Scripts that build objects:
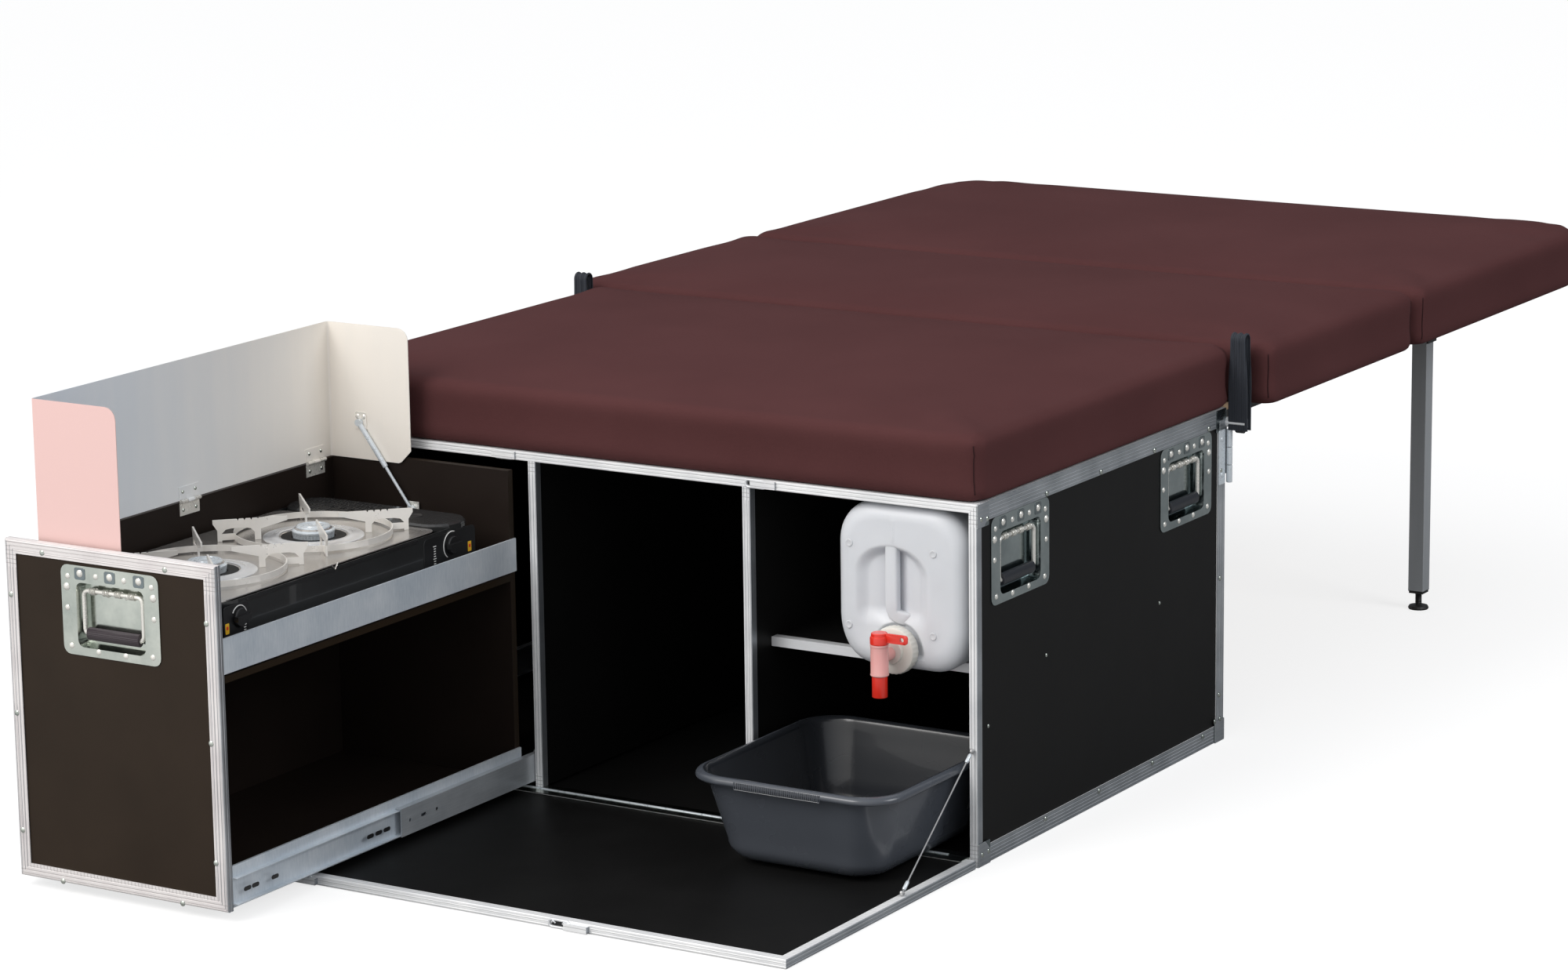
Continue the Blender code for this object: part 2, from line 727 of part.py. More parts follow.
def build_edge_frame():
    """All the box's aluminium edging, with the steel fittings riveted to it."""
    bm = bmesh.new()
    add_rails(bm)
    frame = finish("edge_frame", bm, "aluminium")
    bm = bmesh.new()
    add_front_frame(bm)
    fuse(frame, "front_frame", bm)
    bm = bmesh.new()
    outline = channel_outline(CHANNEL_WIDTH, CHANNEL_DEPTH, SKIN)
    height = TOP - CHANNEL_WIDTH + SKIN / 2 - POST_BOTTOM
    for x in (DIVIDER_LEFT_X, DIVIDER_RIGHT_X):
        add_bar(bm, outline, (x, FRONT, POST_BOTTOM), (1, 0, 0), (0, 1, 0), (0, 0, 1), height)
    fuse(frame, "divider_posts", bm)
    plates = bmesh.new()
    barrels = bmesh.new()
    add_side_fittings(plates, barrels)
    for x in (KEEPER_LEFT_X, KEEPER_RIGHT_X):
        low = (x - KEEPER_WIDTH / 2, FRONT - KEEPER_THICKNESS, TOP - KEEPER_DROP - KEEPER_HEIGHT)
        high = (x + KEEPER_WIDTH / 2, FRONT + SKIN / 2, TOP - KEEPER_DROP)
        add_box(plates, low, high)
    fuse(frame, "steel_plates", plates)
    fuse(frame, "bed_hinge_barrels", barrels)


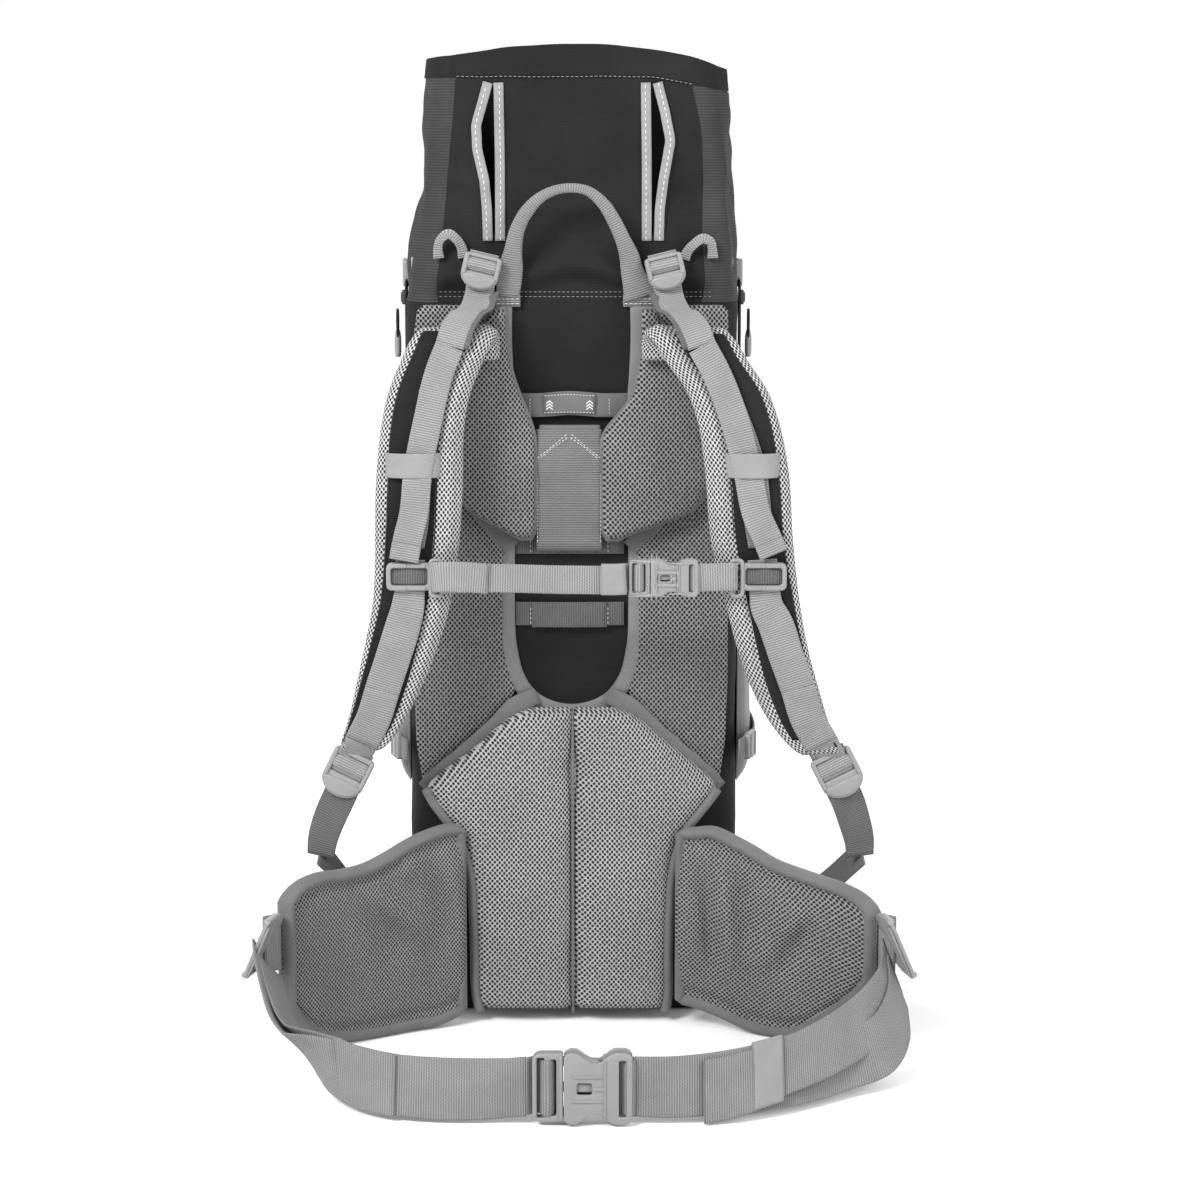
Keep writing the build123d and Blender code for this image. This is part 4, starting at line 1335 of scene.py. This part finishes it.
# diagonal seam tapes and the bound edges of the lumbar pad
seams = {"left": [[(-32, 9, 294, 15), (-49, 12, 286, 17), (-70, 14, 268, 13), (-98, 15, 243, 13),
                   (-124, 13, 221, 12), (-134, 9, 211, 9)], [(-53, 8, 426), (-75, 8.4, 450), (-100, 8, 480)]],
         "right": [[(31, 9, 294, 15), (48, 12, 286, 17), (70, 14, 268, 13), (98, 15, 243, 13),
                    (122, 13, 222, 12), (132, 9, 212, 9)], [(50, 8, 426), (74, 8.4, 452), (104, 8, 490),
                                                            (120, 7, 512)]]}
for tag, s in SIDES:
    for k, line in enumerate(seams[tag]):
        done(tape(f"back_seam_{tag}_{k}", line, 9 if k == 0 else 15, M_TAPE, across=in_plane, thick=2.0,
                  crown=0.5), "pack")
    rows = LUMBAR_ROWS[tag]
    outer_x = 1 if s == LEFT else 2
    edge = [(r[outer_x] + s * 0.5, 20 if r[0] > 240 else 25, r[0]) for r in rows[6:]]
    line = world(route(edge, 120))
    done(piping(f"lumbar_binding_{tag}", line, 4.6, M_TAPE, flat=1.5), "pack")

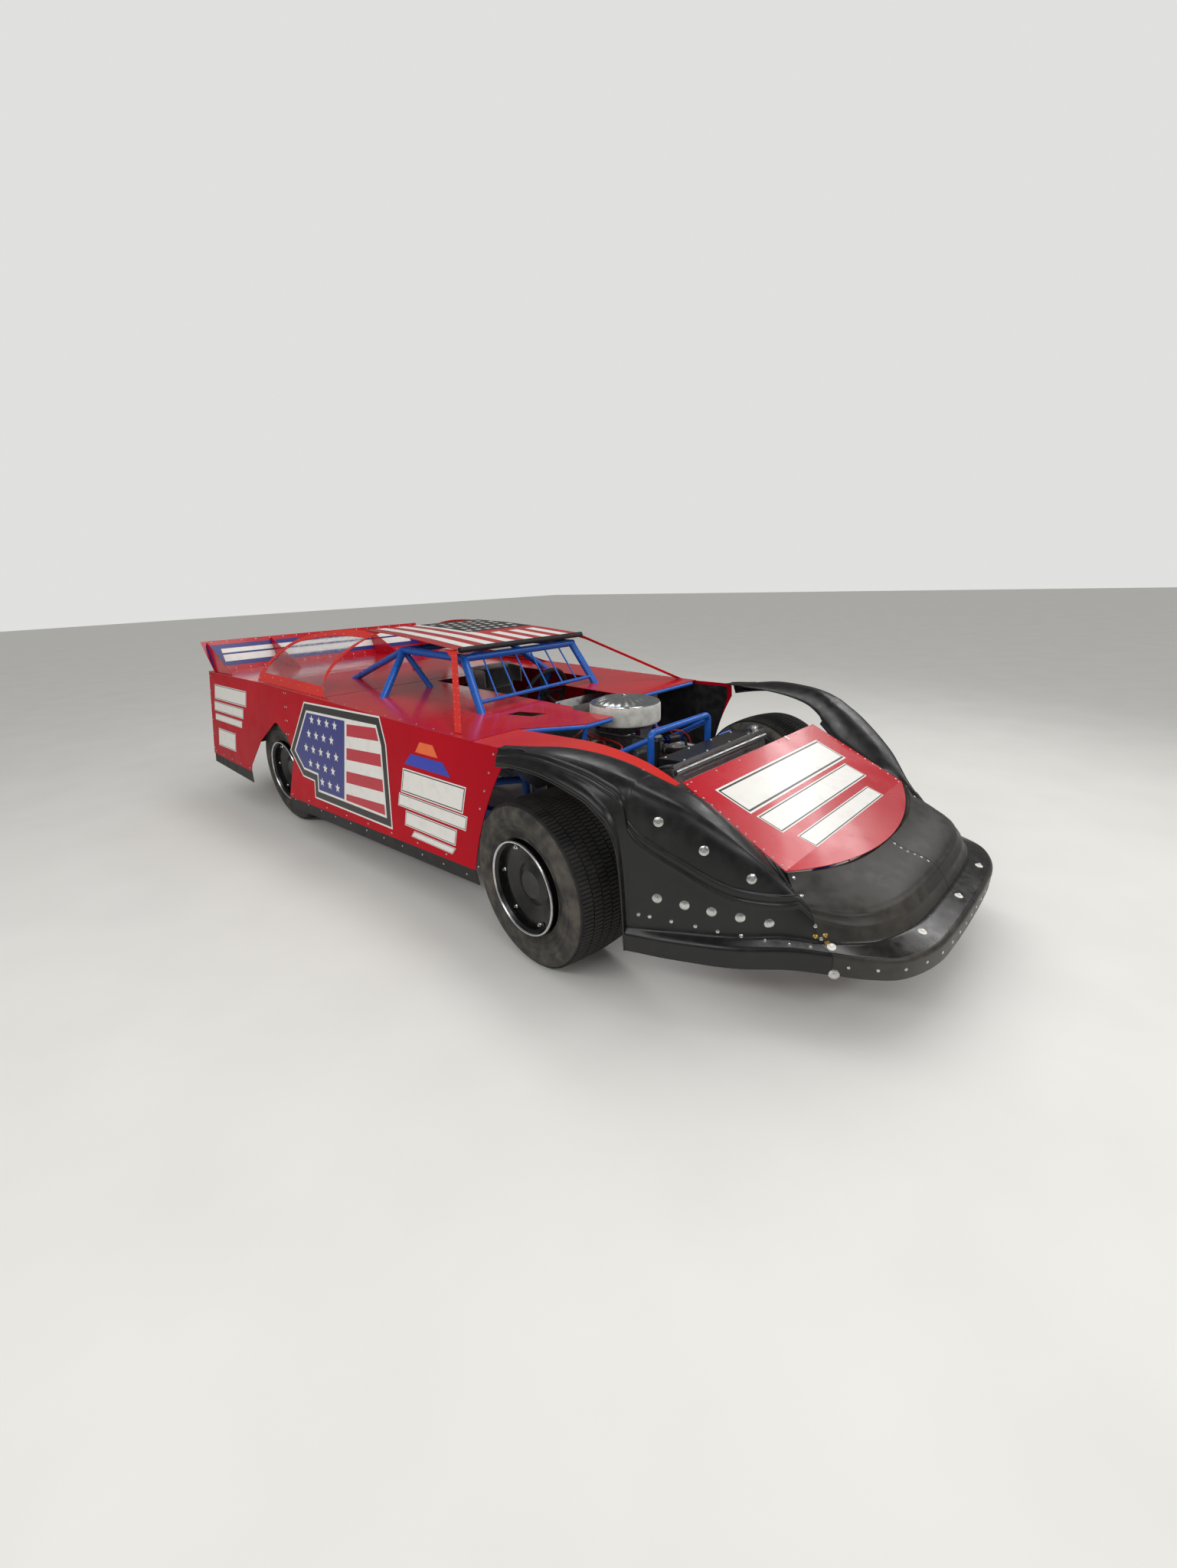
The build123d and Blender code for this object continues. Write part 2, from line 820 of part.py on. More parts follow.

## SHORT EXERCISE
Return the material in full, exactly as shown.

## EXERCISE RESPONSE
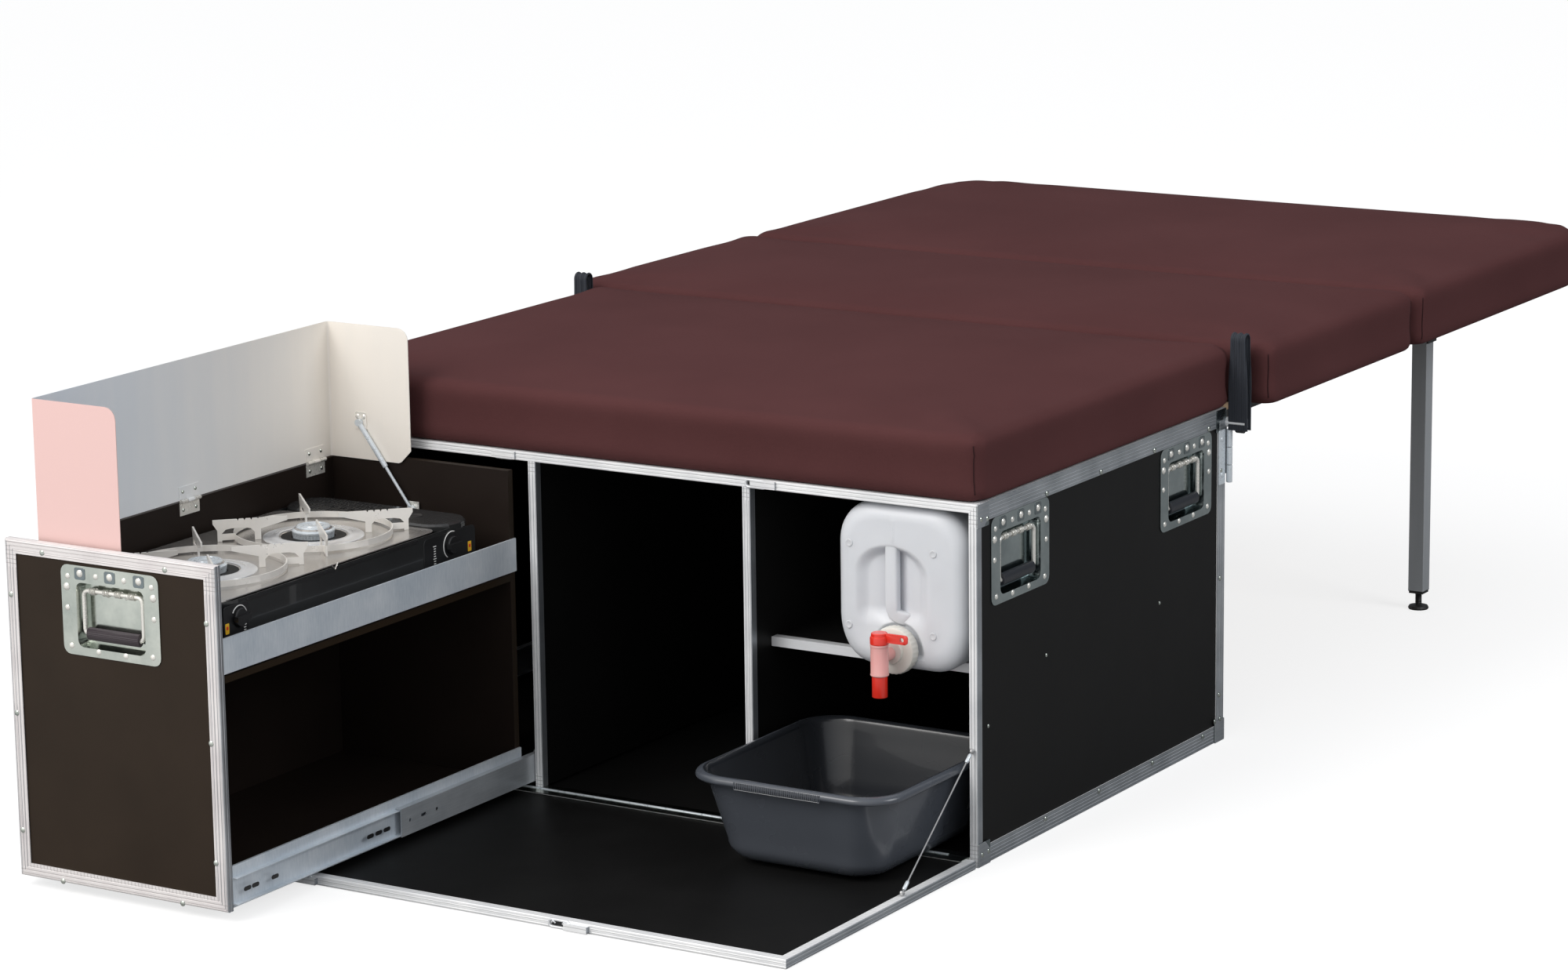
Continue the Blender code for this object: part 2, from line 727 of part.py. More parts follow.
def build_edge_frame():
    """All the box's aluminium edging, with the steel fittings riveted to it."""
    bm = bmesh.new()
    add_rails(bm)
    frame = finish("edge_frame", bm, "aluminium")
    bm = bmesh.new()
    add_front_frame(bm)
    fuse(frame, "front_frame", bm)
    bm = bmesh.new()
    outline = channel_outline(CHANNEL_WIDTH, CHANNEL_DEPTH, SKIN)
    height = TOP - CHANNEL_WIDTH + SKIN / 2 - POST_BOTTOM
    for x in (DIVIDER_LEFT_X, DIVIDER_RIGHT_X):
        add_bar(bm, outline, (x, FRONT, POST_BOTTOM), (1, 0, 0), (0, 1, 0), (0, 0, 1), height)
    fuse(frame, "divider_posts", bm)
    plates = bmesh.new()
    barrels = bmesh.new()
    add_side_fittings(plates, barrels)
    for x in (KEEPER_LEFT_X, KEEPER_RIGHT_X):
        low = (x - KEEPER_WIDTH / 2, FRONT - KEEPER_THICKNESS, TOP - KEEPER_DROP - KEEPER_HEIGHT)
        high = (x + KEEPER_WIDTH / 2, FRONT + SKIN / 2, TOP - KEEPER_DROP)
        add_box(plates, low, high)
    fuse(frame, "steel_plates", plates)
    fuse(frame, "bed_hinge_barrels", barrels)


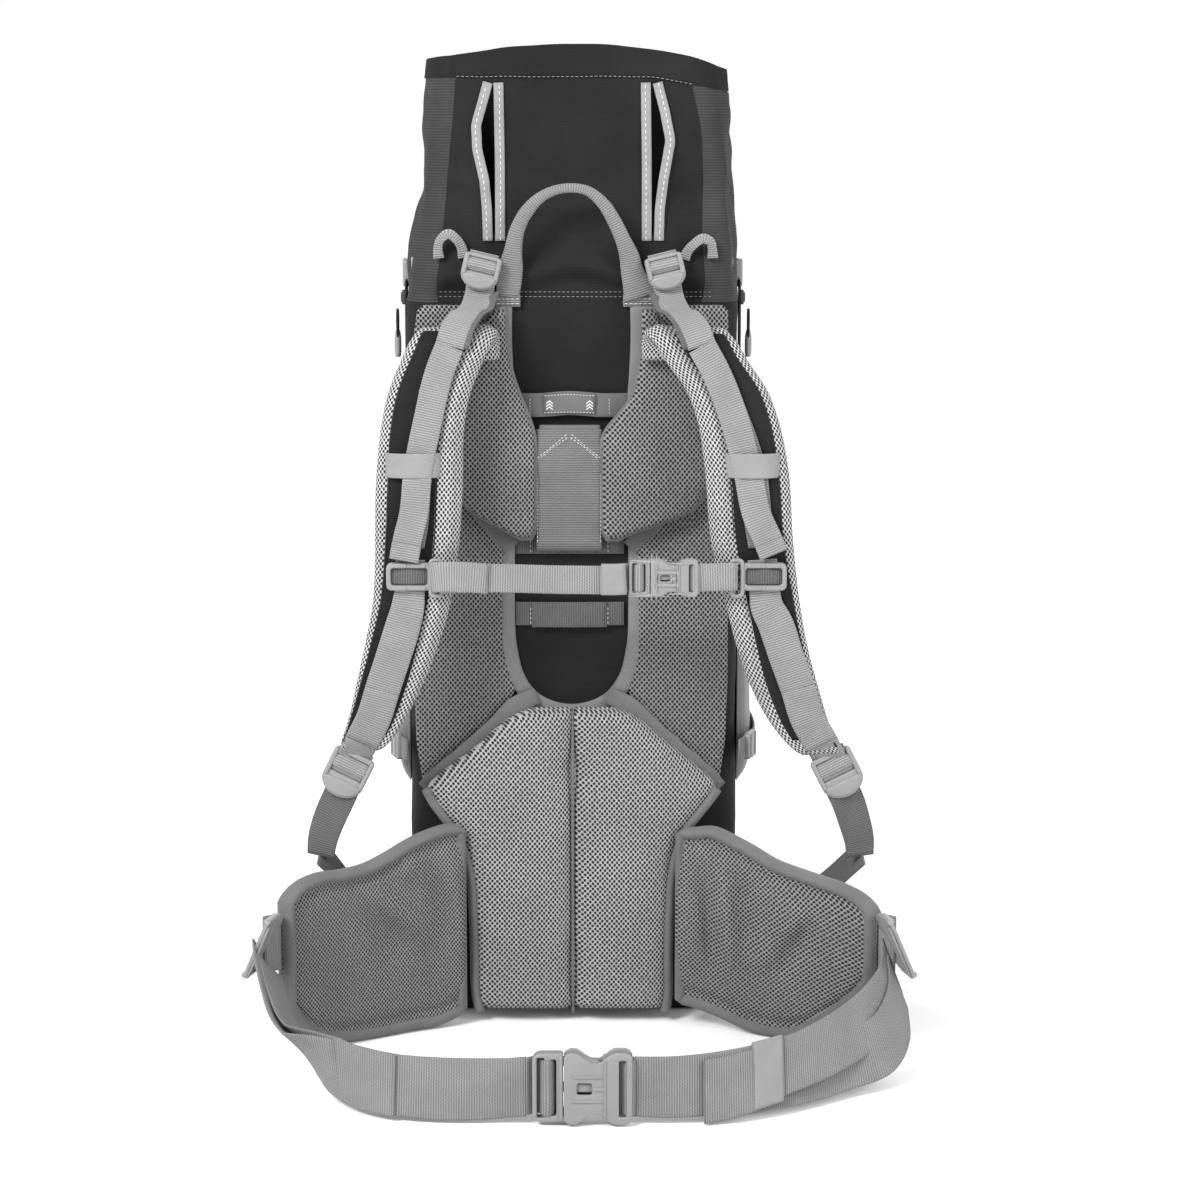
Keep writing the build123d and Blender code for this image. This is part 4, starting at line 1335 of scene.py. This part finishes it.
# diagonal seam tapes and the bound edges of the lumbar pad
seams = {"left": [[(-32, 9, 294, 15), (-49, 12, 286, 17), (-70, 14, 268, 13), (-98, 15, 243, 13),
                   (-124, 13, 221, 12), (-134, 9, 211, 9)], [(-53, 8, 426), (-75, 8.4, 450), (-100, 8, 480)]],
         "right": [[(31, 9, 294, 15), (48, 12, 286, 17), (70, 14, 268, 13), (98, 15, 243, 13),
                    (122, 13, 222, 12), (132, 9, 212, 9)], [(50, 8, 426), (74, 8.4, 452), (104, 8, 490),
                                                            (120, 7, 512)]]}
for tag, s in SIDES:
    for k, line in enumerate(seams[tag]):
        done(tape(f"back_seam_{tag}_{k}", line, 9 if k == 0 else 15, M_TAPE, across=in_plane, thick=2.0,
                  crown=0.5), "pack")
    rows = LUMBAR_ROWS[tag]
    outer_x = 1 if s == LEFT else 2
    edge = [(r[outer_x] + s * 0.5, 20 if r[0] > 240 else 25, r[0]) for r in rows[6:]]
    line = world(route(edge, 120))
    done(piping(f"lumbar_binding_{tag}", line, 4.6, M_TAPE, flat=1.5), "pack")

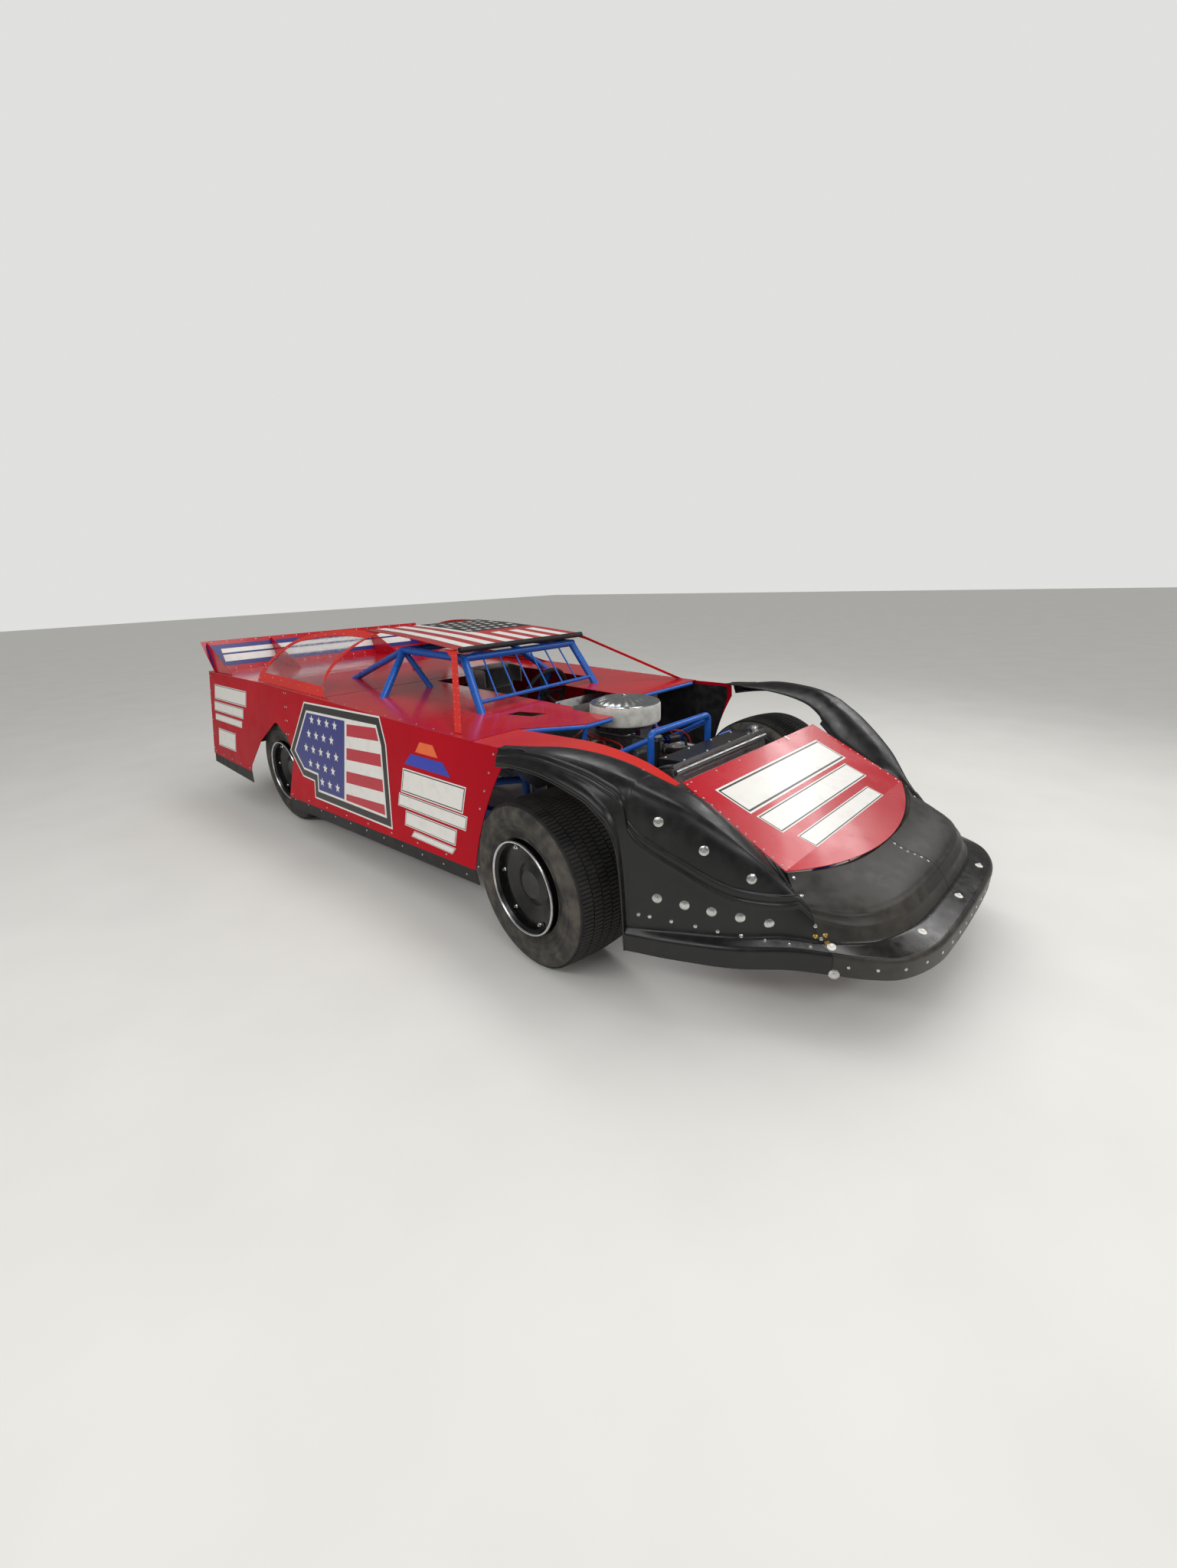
The build123d and Blender code for this object continues. Write part 2, from line 820 of part.py on. More parts follow.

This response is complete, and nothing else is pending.